Sometimes, the Jane Austen mentions you find on the internet are seriously stupid. Other times, they’re just seriously weird.


This month, I happened across two examples of the latter:


* Tariffs and Tantrums: China’s state-controlled media has responded with defiance and ridicule to U.S. President Donald Trump’s decision to raise tariffs on Chinese products, reported the Associated Press.


"Pride makes it impossible for other people to love me, while prejudice makes it impossible for me to love others,” wrote the People’s Daily, the official publication of China’s Communist Party. “Today, a few American politicians are just like the characters that Austen assailed.”


Take that, all you critics who think Austen has nothing to say about politics and war!
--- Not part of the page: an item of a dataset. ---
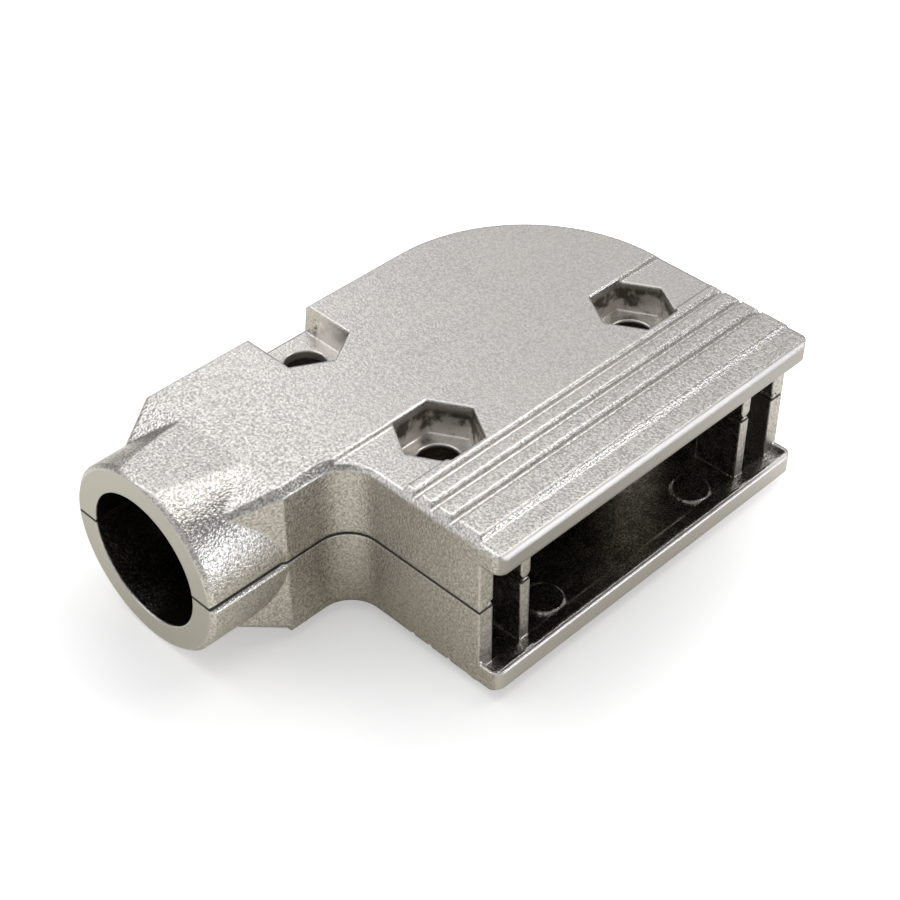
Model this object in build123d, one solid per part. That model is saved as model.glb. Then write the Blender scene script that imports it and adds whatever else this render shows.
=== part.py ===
"""Two-piece die-cast metal hood for a fifteen-way D-shaped connector, cable leaving sideways.

The mouth faces -Y with its lips at y = 0, the cable tube points to -X and the hood lies flat,
with its middle plane at z = 0. Each half is drawn upright, outside face up, and the lower one is
then turned over.
"""
import math
import os

from build123d import *

# Driving sizes, in millimetres.
mouth_width = 40.1
plateau_height = 8.1
joint_height = 0.3
wall = 1.55
roof_thickness = 1.5

# Plan of the body, measured back from the lips and sideways from the middle of the mouth.
back_corner_radius = 16.95
neck_end = -27.0
side_fillet_radius = 3.25

# Cable tube and the four-sided neck that carries it.
tube_radius = 9.0
bore_radius = 6.45
tube_axis_depth = 26.65
tube_face = -35.2
tube_stand_out = 0.35
flat_rise_upper = 0.7
flat_rise_lower = 0.85
tube_edge_chamfer = 0.35
neck_front_slope = 0.575
neck_back_slope = 0.5
neck_top_slope = 0.4
neck_taper_length = 6.0

# Finger ribs across the front of the outside faces: the edges of the grooves between them.
front_land_depth = 2.5
land_drop = 0.45
first_rib_back = 11.2
groove_depth = 0.5
groove_width = 0.93
groove_floor_width = 0.2
groove_places = (5.68, 7.9, 9.95)
cable_rib_end_bevel = 0.8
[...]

* Extortion and Embarrassment: You may have gotten one: a scam email claiming that the sender has hacked into your computer and will disseminate webcam photos that show you masturbating to porn websites, unless you fork over a chunk of bitcoinage.


At first blush, the email can seem plausible, because the sender often mentions an email password that you may once have used. But it’s all a bluff: your password was probably compromised in a recent large-scale data breach, rather than obtained by a hacker with personal knowledge of your computer usage.


And why does this bit of malicious spam make it through your spam filter? Because scammers have come up with a nefarious method of evasion. “One tactic they use to avoid detection is to paste lines from Shakespeare or Jane Austen in invisible text in the email—a signal to the filters that there is mostly ‘good language’ in the email, helping it land in recipients’ in-boxes, rather than being blocked,” Fortune reports.


Which raises the question: why invisible text? Note to spammers and scammers: Nothing would cheer me up more than an email containing actual lines from Jane Austen. I might even pay a few bitcoins for that.